## Stated exercise
The data below must be copied in full and without any change.
___ Dataset section
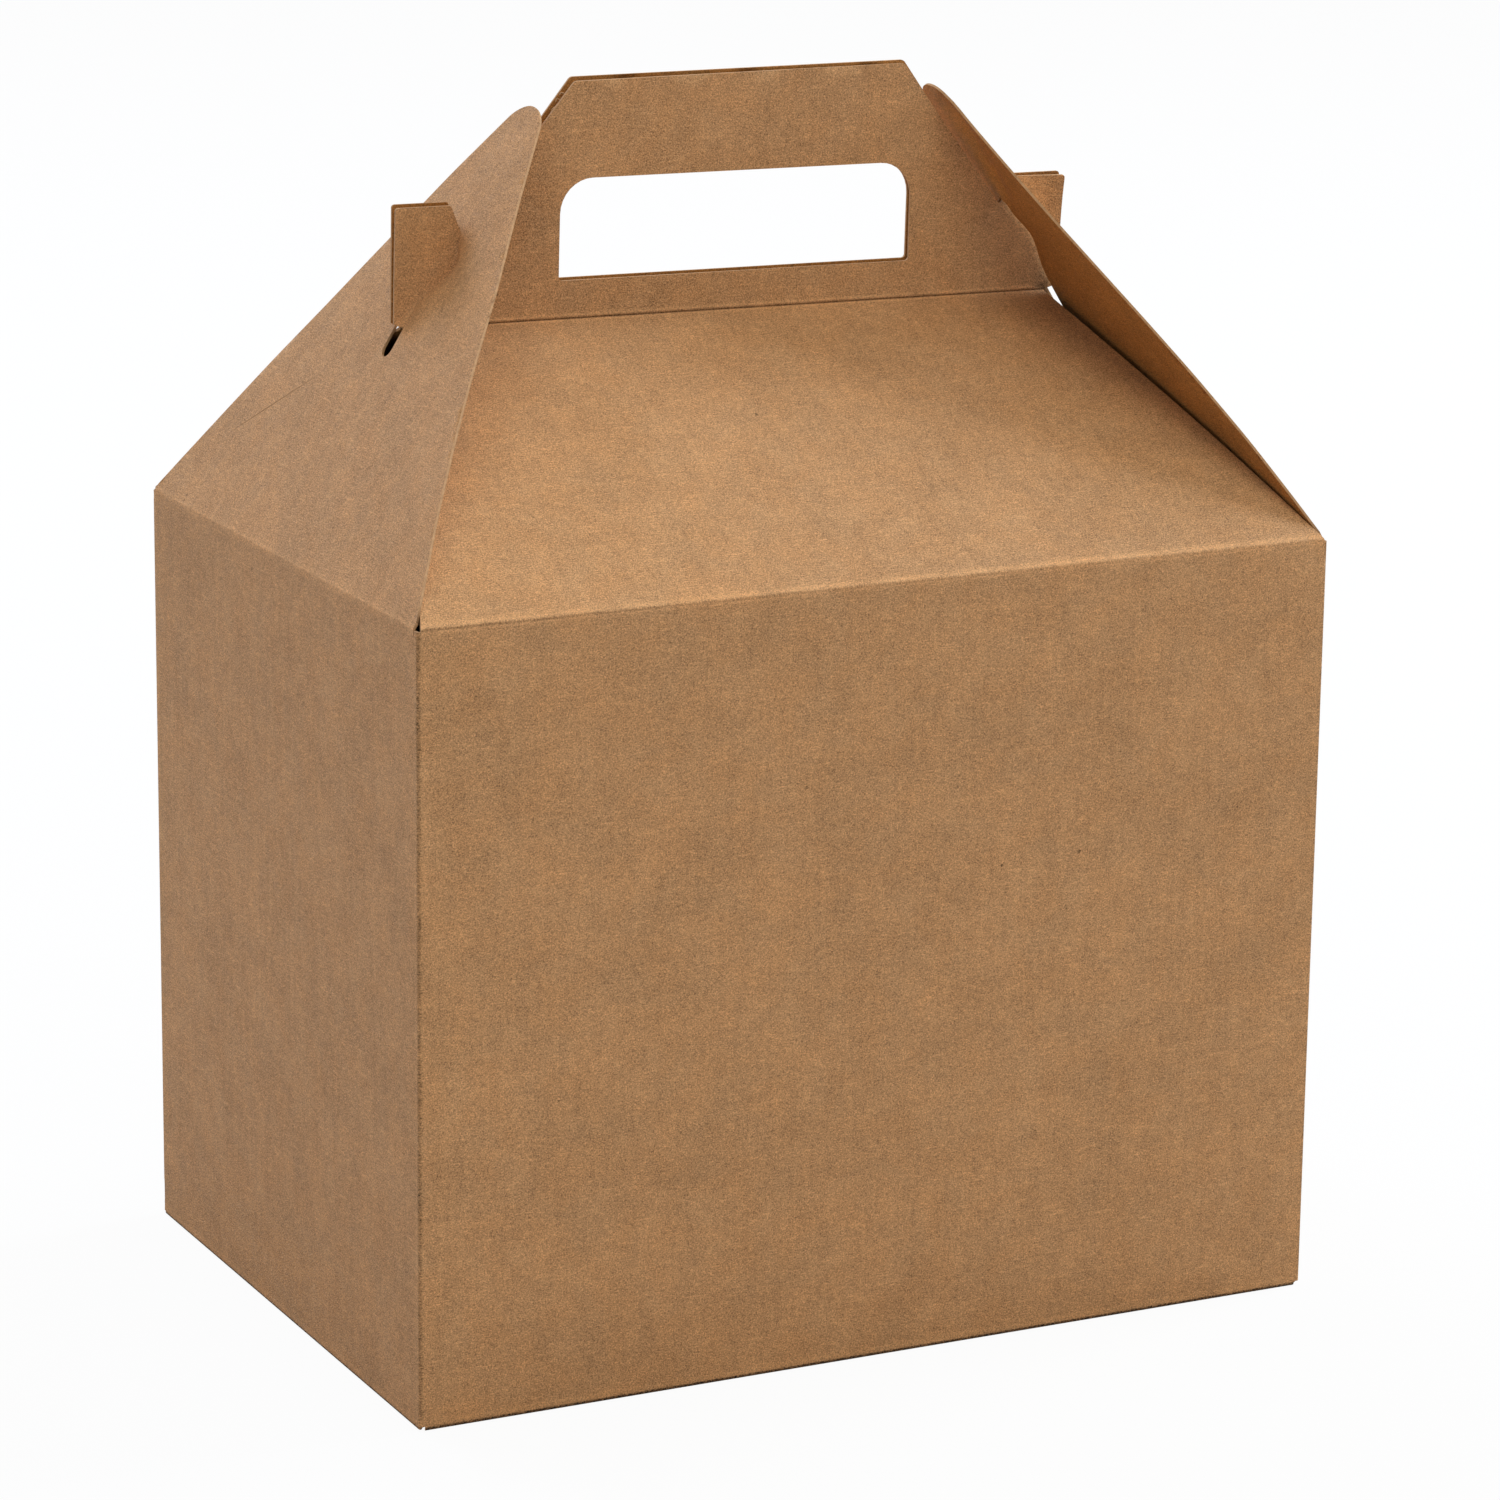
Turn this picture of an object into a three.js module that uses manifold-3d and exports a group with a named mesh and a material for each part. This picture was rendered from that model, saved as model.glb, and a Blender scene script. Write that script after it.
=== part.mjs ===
// Gable box: one die-cut sheet of kraft board, folded into a carton with a sloping roof and a carrying handle.
// Lengths are millimetres, +Z is up, the front wall faces -Y, and the origin lies under the middle of the box.

import * as THREE from 'three';
import { mergeVertices } from 'three/addons/utils/BufferGeometryUtils.js';
import { TessellateModifier } from 'three/addons/modifiers/TessellateModifier.js';
import Module from 'manifold-3d';

const wasm = await Module();
wasm.setup();

// Board
const board = 0.8;             // thickness of the sheet
const foldRadius = 0.4;        // inside radius of a fold
const cornerRadius = 1.2;      // outside radius of an upright corner
const fit = 0.3;               // clearance between a flap and what it lies on
const layerGap = 0.1;          // air between two bottom flaps that lie on each other

// Walls
const width = 254;
const depth = 179;
const wallHeight = 203;
const reliefWidth = 1.6;       // slit that frees a roof panel from the end flap at each corner
const reliefHeight = 2.2;
const lapWidth = 18;           // glued lap inside the back wall
const lapSetback = 7;          // slope at each end of the lap

// Roof and handle, all heights of the handle counted from its crease
const roofRise = 54;
const creaseWidth = 185.6;
const handleHeight = 62.5;
const frontDrop = 0.7;         // the front handle panel ends this much lower than the back one
const handleTopWidth = 94.5;
const handleTopRadius = 1.6;
const handleGap = 1.2;         // air between the front and the back handle panel

// Hook at each end of a handle panel
const notchSpan = 154.6;       // from notch to notch
const notchHeight = 23;
const hookHeight = 31.8;
const hookInnerSpan = 160.8;
const hookOuterSpan = 191;
const hookRadius = 0.8;

// Hand hole
const holeWidth = 100.5;
const holeHeight = 26.5;
const holeSill = 9.5;          // crease to the lower edge of the hole
const holeTopRadius = 9;
const holeBottomRadius = 1;

// End flaps, lengths counted up the slope from the fold
const flapBaseWidth = 176;
const flapLength = 130;
const flapTipRadius = 10;
const slotStart = 58;
const slotWidth = 4;
const slotClearance = 0.7;     // room past the hook when the flap swings over it
const leftBow = 2.8;           // how far the front edge of a flap bows outward
const rightBow = 3.8;
const bowStep = 30;            // longest facet edge of a bowed flap

// Bottom flaps that lock into each other
const flapRamp = 4;            // run over which a bottom flap climbs to its layer
const bottomInset = 6;         // bottom flap to the neighbouring wall
const tongueWidth = 100;
const tongueLength = 30;
const tongueRamp = 10;
const tongueTaper = 6;
const recessClearance = 4;
const recessDepth = 8;         // edge of the back flap's recess, behind the middle
const legLength = 34;          // back flap's legs, in front of the middle
const legTaper = 12;
const dustFlapLength = 70;
const dustFlapSlant = 26;
const outlineRadius = 3;

const halfWidth = width / 2;
const halfDepth = depth / 2;
const creaseHeight = wallHeight + roofRise;
const handleTop = creaseHeight + handleHeight;

// The flap lies on the sloping roof edges, one board and one clearance outside the crease's end.
const inset = halfWidth - creaseWidth / 2;
const flapSeat = board + fit;
const lean = Math.atan2(roofRise, inset) + Math.asin(flapSeat / Math.hypot(inset, roofRise));
const roofFoot = halfWidth - flapSeat / Math.sin(lean);
const hookReach = Math.hypot(halfWidth - hookInnerSpan / 2, creaseHeight + hookHeight - wallHeight);
const slotEnd = hookReach + slotClearance;

// Shape through corners given as [x, y, radius].
function roundedShape(corners) {
  const shape = new THREE.Shape();
  corners.forEach(([x, y, radius = 0], i) => {
    if (radius === 0) {
      if (i === 0) shape.moveTo(x, y);
      else shape.lineTo(x, y);
      return;
    }
    const here = new THREE.Vector2(x, y);
    const back = new THREE.Vector2(...corners.at(i - 1)).sub(here).normalize();
    const ahead = new THREE.Vector2(...corners[(i + 1) % corners.length]).sub(here).normalize();
    const halfAngle = Math.acos(back.dot(ahead)) / 2;
    const setback = radius / Math.tan(halfAngle);
    const centre = back.clone().add(ahead).setLength(radius / Math.sin(halfAngle)).add(here);
    const start = here.clone().addScaledVector(back, setback);
    const end = here.clone().addScaledVector(ahead, setback);
    if (i > 0) shape.lineTo(start.x, start.y);
    shape.absarc(
      centre.x, centre.y, radius, start.sub(centre).angle(), end.sub(centre).angle(), back.cross(ahead) > 0);
  });
  return shape;
}

// Corners on both sides of the middle, from those on the +X side listed upward.
function mirrored(corners) {
  const other = corners.map(([x, y, radius]) => [-x, y, radius]).reverse();
  return [...corners, ...other];
}

// Section of the board along a path of straight runs, with a round fold at each inner point.
function boardSection(path) {
  const points = path.map(([x, y]) => new THREE.Vector2(x, y));
  const side = (sign) => points.map((point, i) => {
    const before = point.clone().sub(points[Math.max(i - 1, 0)]);
    const after = points[Math.min(i + 1, points.length - 1)].clone().sub(point);
    const arrive = (i === 0 ? after : before).clone().normalize();
    const leave = (i === points.length - 1 ? before : after).clone().normalize();
    const normalIn = new THREE.Vector2(-arrive.y, arrive.x);
    const normalOut = new THREE.Vector2(-leave.y, leave.x);
    const stretch = sign * board / 2 / (1 + normalIn.dot(normalOut));
    const corner = normalIn.add(normalOut).multiplyScalar(stretch).add(point);
    const turn = arrive.cross(leave) * sign;
    if (turn === 0) return [corner.x, corner.y, 0];
    return [corner.x, corner.y, turn > 0 ? foldRadius : foldRadius + board];
  });
  return roundedShape([...side(1), ...side(-1).reverse()]);
}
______
## Result for this task
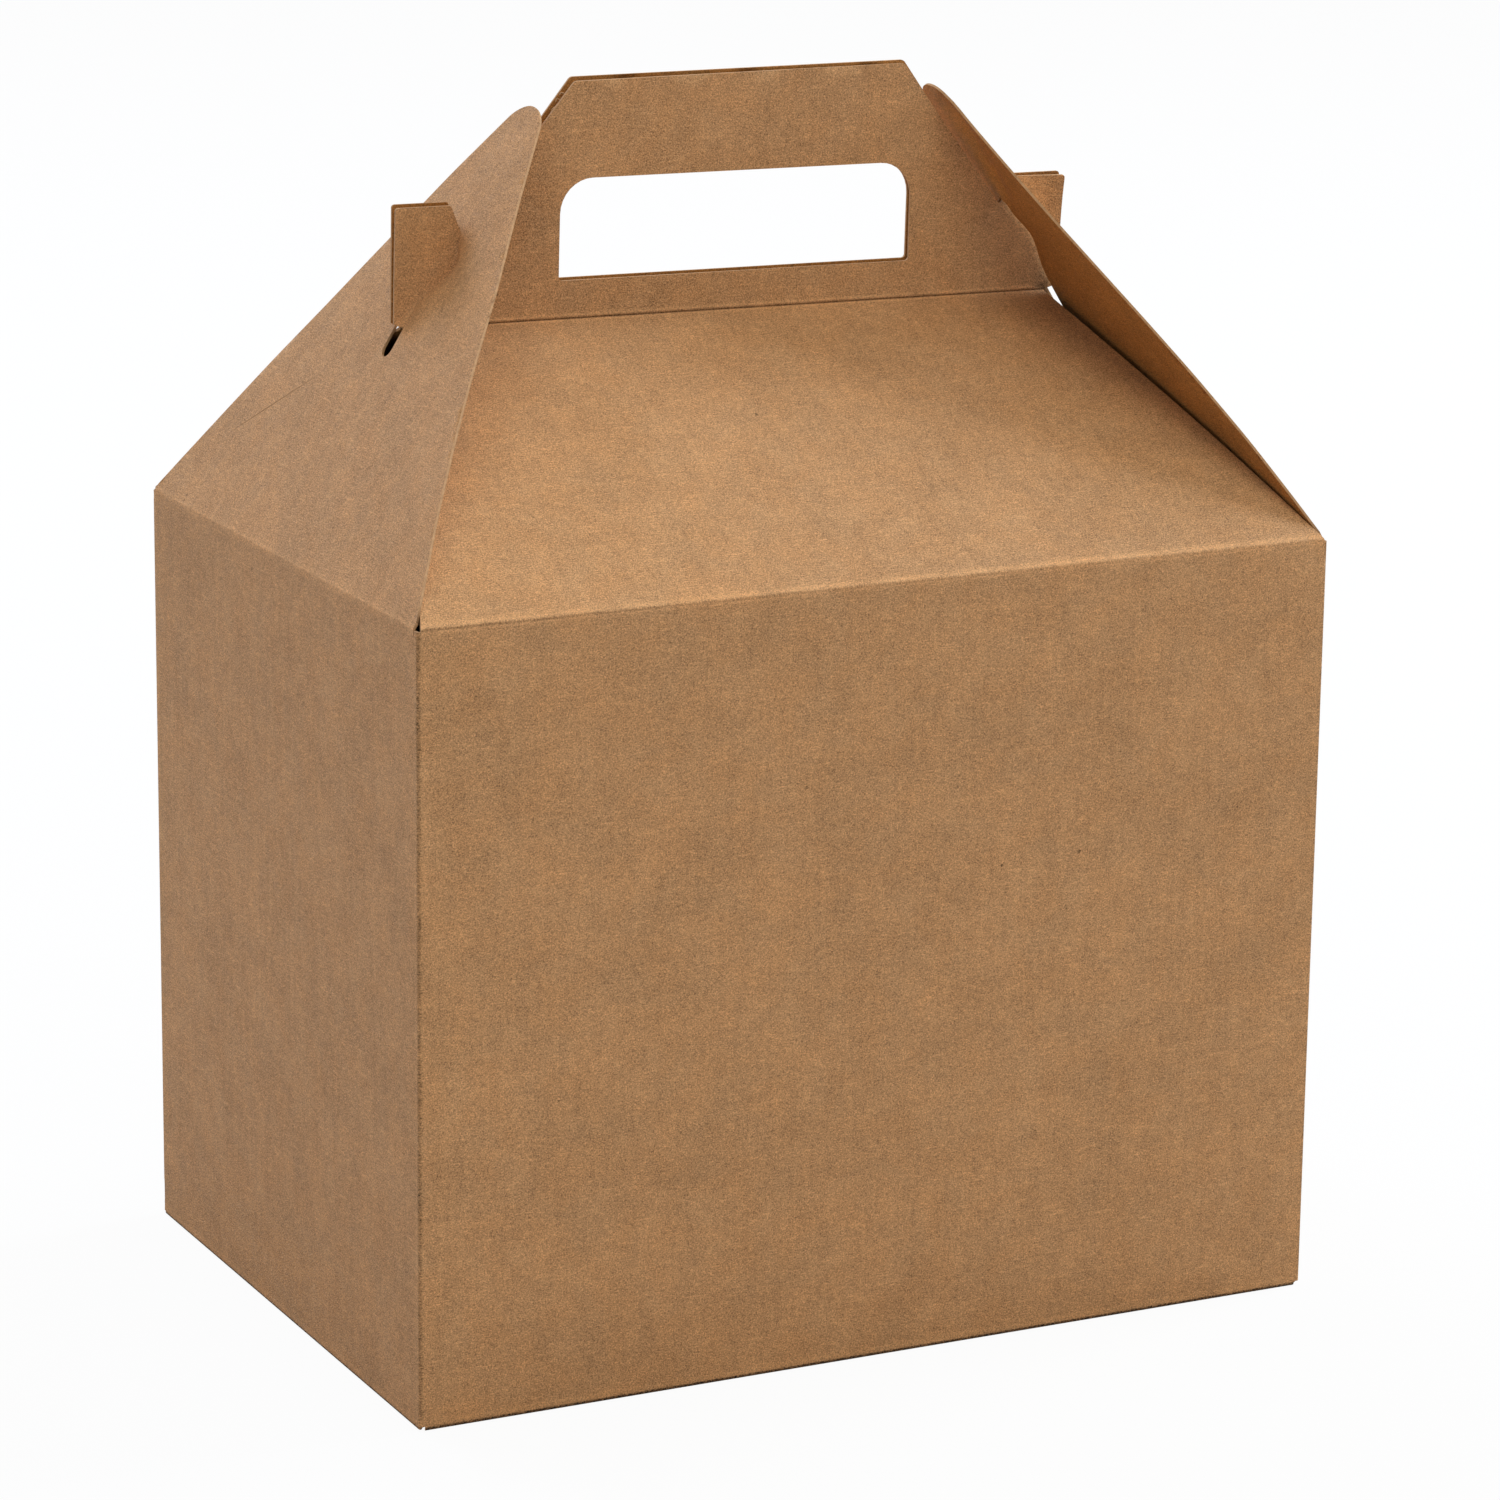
Turn this picture of an object into a three.js module that uses manifold-3d and exports a group with a named mesh and a material for each part. This picture was rendered from that model, saved as model.glb, and a Blender scene script. Write that script after it.
=== part.mjs ===
// Gable box: one die-cut sheet of kraft board, folded into a carton with a sloping roof and a carrying handle.
// Lengths are millimetres, +Z is up, the front wall faces -Y, and the origin lies under the middle of the box.

import * as THREE from 'three';
import { mergeVertices } from 'three/addons/utils/BufferGeometryUtils.js';
import { TessellateModifier } from 'three/addons/modifiers/TessellateModifier.js';
import Module from 'manifold-3d';

const wasm = await Module();
wasm.setup();

// Board
const board = 0.8;             // thickness of the sheet
const foldRadius = 0.4;        // inside radius of a fold
const cornerRadius = 1.2;      // outside radius of an upright corner
const fit = 0.3;               // clearance between a flap and what it lies on
const layerGap = 0.1;          // air between two bottom flaps that lie on each other

// Walls
const width = 254;
const depth = 179;
const wallHeight = 203;
const reliefWidth = 1.6;       // slit that frees a roof panel from the end flap at each corner
const reliefHeight = 2.2;
const lapWidth = 18;           // glued lap inside the back wall
const lapSetback = 7;          // slope at each end of the lap

// Roof and handle, all heights of the handle counted from its crease
const roofRise = 54;
const creaseWidth = 185.6;
const handleHeight = 62.5;
const frontDrop = 0.7;         // the front handle panel ends this much lower than the back one
const handleTopWidth = 94.5;
const handleTopRadius = 1.6;
const handleGap = 1.2;         // air between the front and the back handle panel

// Hook at each end of a handle panel
const notchSpan = 154.6;       // from notch to notch
const notchHeight = 23;
const hookHeight = 31.8;
const hookInnerSpan = 160.8;
const hookOuterSpan = 191;
const hookRadius = 0.8;

// Hand hole
const holeWidth = 100.5;
const holeHeight = 26.5;
const holeSill = 9.5;          // crease to the lower edge of the hole
const holeTopRadius = 9;
const holeBottomRadius = 1;

// End flaps, lengths counted up the slope from the fold
const flapBaseWidth = 176;
const flapLength = 130;
const flapTipRadius = 10;
const slotStart = 58;
const slotWidth = 4;
const slotClearance = 0.7;     // room past the hook when the flap swings over it
const leftBow = 2.8;           // how far the front edge of a flap bows outward
const rightBow = 3.8;
const bowStep = 30;            // longest facet edge of a bowed flap

// Bottom flaps that lock into each other
const flapRamp = 4;            // run over which a bottom flap climbs to its layer
const bottomInset = 6;         // bottom flap to the neighbouring wall
const tongueWidth = 100;
const tongueLength = 30;
const tongueRamp = 10;
const tongueTaper = 6;
const recessClearance = 4;
const recessDepth = 8;         // edge of the back flap's recess, behind the middle
const legLength = 34;          // back flap's legs, in front of the middle
const legTaper = 12;
const dustFlapLength = 70;
const dustFlapSlant = 26;
const outlineRadius = 3;

const halfWidth = width / 2;
const halfDepth = depth / 2;
const creaseHeight = wallHeight + roofRise;
const handleTop = creaseHeight + handleHeight;

// The flap lies on the sloping roof edges, one board and one clearance outside the crease's end.
const inset = halfWidth - creaseWidth / 2;
const flapSeat = board + fit;
const lean = Math.atan2(roofRise, inset) + Math.asin(flapSeat / Math.hypot(inset, roofRise));
const roofFoot = halfWidth - flapSeat / Math.sin(lean);
const hookReach = Math.hypot(halfWidth - hookInnerSpan / 2, creaseHeight + hookHeight - wallHeight);
const slotEnd = hookReach + slotClearance;

// Shape through corners given as [x, y, radius].
function roundedShape(corners) {
  const shape = new THREE.Shape();
  corners.forEach(([x, y, radius = 0], i) => {
    if (radius === 0) {
      if (i === 0) shape.moveTo(x, y);
      else shape.lineTo(x, y);
      return;
    }
    const here = new THREE.Vector2(x, y);
    const back = new THREE.Vector2(...corners.at(i - 1)).sub(here).normalize();
    const ahead = new THREE.Vector2(...corners[(i + 1) % corners.length]).sub(here).normalize();
    const halfAngle = Math.acos(back.dot(ahead)) / 2;
    const setback = radius / Math.tan(halfAngle);
    const centre = back.clone().add(ahead).setLength(radius / Math.sin(halfAngle)).add(here);
    const start = here.clone().addScaledVector(back, setback);
    const end = here.clone().addScaledVector(ahead, setback);
    if (i > 0) shape.lineTo(start.x, start.y);
    shape.absarc(
      centre.x, centre.y, radius, start.sub(centre).angle(), end.sub(centre).angle(), back.cross(ahead) > 0);
  });
  return shape;
}

// Corners on both sides of the middle, from those on the +X side listed upward.
function mirrored(corners) {
  const other = corners.map(([x, y, radius]) => [-x, y, radius]).reverse();
  return [...corners, ...other];
}

// Section of the board along a path of straight runs, with a round fold at each inner point.
function boardSection(path) {
  const points = path.map(([x, y]) => new THREE.Vector2(x, y));
  const side = (sign) => points.map((point, i) => {
    const before = point.clone().sub(points[Math.max(i - 1, 0)]);
    const after = points[Math.min(i + 1, points.length - 1)].clone().sub(point);
    const arrive = (i === 0 ? after : before).clone().normalize();
    const leave = (i === points.length - 1 ? before : after).clone().normalize();
    const normalIn = new THREE.Vector2(-arrive.y, arrive.x);
    const normalOut = new THREE.Vector2(-leave.y, leave.x);
    const stretch = sign * board / 2 / (1 + normalIn.dot(normalOut));
    const corner = normalIn.add(normalOut).multiplyScalar(stretch).add(point);
    const turn = arrive.cross(leave) * sign;
    if (turn === 0) return [corner.x, corner.y, 0];
    return [corner.x, corner.y, turn > 0 ? foldRadius : foldRadius + board];
  });
  return roundedShape([...side(1), ...side(-1).reverse()]);
}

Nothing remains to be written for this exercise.